One theory is that the road developed as a way for residents of Manor Circle -- some of which was developed as early as 1889 -- to make their way to the Long Island Sound and, perhaps, the road known today as Shore Road. Much effort, however, must have gone into the placement of the giant glacial boulders that lined the roadway. By 1889, people in the area realized that much of the land traversed by the road would be taken by the City of New York for inclusion in Pelham Bay Park. It would seem, then, that the road likely pre-dated the earliest development of Manor Circle beginning in 1889.

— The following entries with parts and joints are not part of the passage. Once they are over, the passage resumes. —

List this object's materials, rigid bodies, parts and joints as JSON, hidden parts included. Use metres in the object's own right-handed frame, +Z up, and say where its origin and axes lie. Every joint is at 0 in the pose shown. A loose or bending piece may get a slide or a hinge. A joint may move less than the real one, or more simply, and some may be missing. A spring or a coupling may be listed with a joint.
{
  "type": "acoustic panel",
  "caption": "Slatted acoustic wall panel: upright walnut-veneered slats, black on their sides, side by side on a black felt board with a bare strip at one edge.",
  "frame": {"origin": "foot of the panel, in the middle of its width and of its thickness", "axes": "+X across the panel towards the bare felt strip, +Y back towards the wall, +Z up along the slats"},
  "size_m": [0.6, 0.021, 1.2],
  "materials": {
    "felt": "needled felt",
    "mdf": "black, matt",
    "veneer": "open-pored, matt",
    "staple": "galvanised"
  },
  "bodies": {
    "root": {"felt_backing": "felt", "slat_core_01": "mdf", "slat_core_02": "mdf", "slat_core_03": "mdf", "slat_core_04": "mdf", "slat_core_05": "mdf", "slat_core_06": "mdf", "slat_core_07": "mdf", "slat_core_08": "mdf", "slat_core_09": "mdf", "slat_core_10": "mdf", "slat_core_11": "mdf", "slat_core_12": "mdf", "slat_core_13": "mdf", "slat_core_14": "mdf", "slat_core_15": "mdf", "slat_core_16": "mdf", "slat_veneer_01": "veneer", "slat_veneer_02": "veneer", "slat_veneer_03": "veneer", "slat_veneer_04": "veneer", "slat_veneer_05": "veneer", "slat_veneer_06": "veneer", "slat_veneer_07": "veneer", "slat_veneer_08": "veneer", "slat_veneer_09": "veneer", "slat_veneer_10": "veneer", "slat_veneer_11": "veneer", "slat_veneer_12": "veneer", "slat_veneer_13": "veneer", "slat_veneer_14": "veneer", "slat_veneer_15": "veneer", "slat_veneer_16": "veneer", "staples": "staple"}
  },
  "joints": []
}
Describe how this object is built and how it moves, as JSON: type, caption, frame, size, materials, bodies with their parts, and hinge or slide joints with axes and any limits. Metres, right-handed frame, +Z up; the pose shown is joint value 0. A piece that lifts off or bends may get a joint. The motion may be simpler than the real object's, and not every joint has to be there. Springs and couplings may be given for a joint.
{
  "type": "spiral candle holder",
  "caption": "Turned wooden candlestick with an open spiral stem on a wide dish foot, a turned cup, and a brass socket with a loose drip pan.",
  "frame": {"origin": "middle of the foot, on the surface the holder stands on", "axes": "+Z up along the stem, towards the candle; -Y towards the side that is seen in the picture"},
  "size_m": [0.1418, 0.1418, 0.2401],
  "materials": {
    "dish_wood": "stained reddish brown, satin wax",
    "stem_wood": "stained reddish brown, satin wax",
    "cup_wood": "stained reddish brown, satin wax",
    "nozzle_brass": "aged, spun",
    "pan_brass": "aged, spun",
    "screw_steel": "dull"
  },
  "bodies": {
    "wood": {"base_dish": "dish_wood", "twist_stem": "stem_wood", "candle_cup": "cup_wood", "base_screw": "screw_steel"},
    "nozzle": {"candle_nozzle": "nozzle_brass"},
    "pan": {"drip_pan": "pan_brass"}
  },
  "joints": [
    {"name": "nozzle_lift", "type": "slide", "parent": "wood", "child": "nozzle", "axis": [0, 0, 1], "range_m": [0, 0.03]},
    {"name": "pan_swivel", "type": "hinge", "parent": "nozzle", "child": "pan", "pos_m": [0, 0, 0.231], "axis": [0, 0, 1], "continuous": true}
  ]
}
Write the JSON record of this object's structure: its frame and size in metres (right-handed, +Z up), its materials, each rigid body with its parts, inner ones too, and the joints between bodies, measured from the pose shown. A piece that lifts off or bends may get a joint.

Another possible explanation, favored by Lockwood Barr, is that the road extended from an area just north of the causeway that connected Hunters Island (where John Hunter maintained his mansion for many years). According to Barr:
"John Hunter of Hunter's Island, in his will dated May 13, 1852, disposed of his large farm known as the Provost Farm, on the Mainland, in the Town of Pelham, at the Hutchinson River near the point where the Boston Post Road crosses the River. Hunter recognized the necessity of granting right of way and access from the Shore Road to that farm--across a second farm he owned, known as the Sackett Farm. So, in his will, he provided: '. . . right of way with Cattle and teams over the lane now used by me across my farm, commonly called and known as the Sackett Farm, situated in the said Town of Pelham, opposite Hunter's Island and between the farms of Mr. Thacker and Elbert Roosevelt, and also right of way from said lane through the woods of Said Sackett Farm to and from the Provost Farm. . .' These Hunter tracts are now part of the Split Rock Road Golf Course of Pelham Bay Park, and the Hutchinson River Parkway. A map, dated 1853, shows the dirt road running from Hunter's Island, over towards the old Split Rock Road on Prospect Hill. This dirt lane was closed when Pelham Bay Park Golf Course was built, but the bridge over the tracks of the New Haven Railroad Branch, and its earthen approaches, still stand, south of the Pelham Manor Line." Id., pp. 117-18.
The image immediately below is a detail from a reproduction of the 1853 map to which Lockwood Barr referred. The red arrow I have added to the map shows the location of today's Beech Tree Lane section of Pelham Manor. A roadway is plainly visible leading southeastward toward Long Island Sound and Hunters Island.
Lockwood Barr believed that the remnants of the roadway lined with Beech Trees and giant glacial boulders was the dirt lane across which John Hunter drove his cattle in the mid-19th century.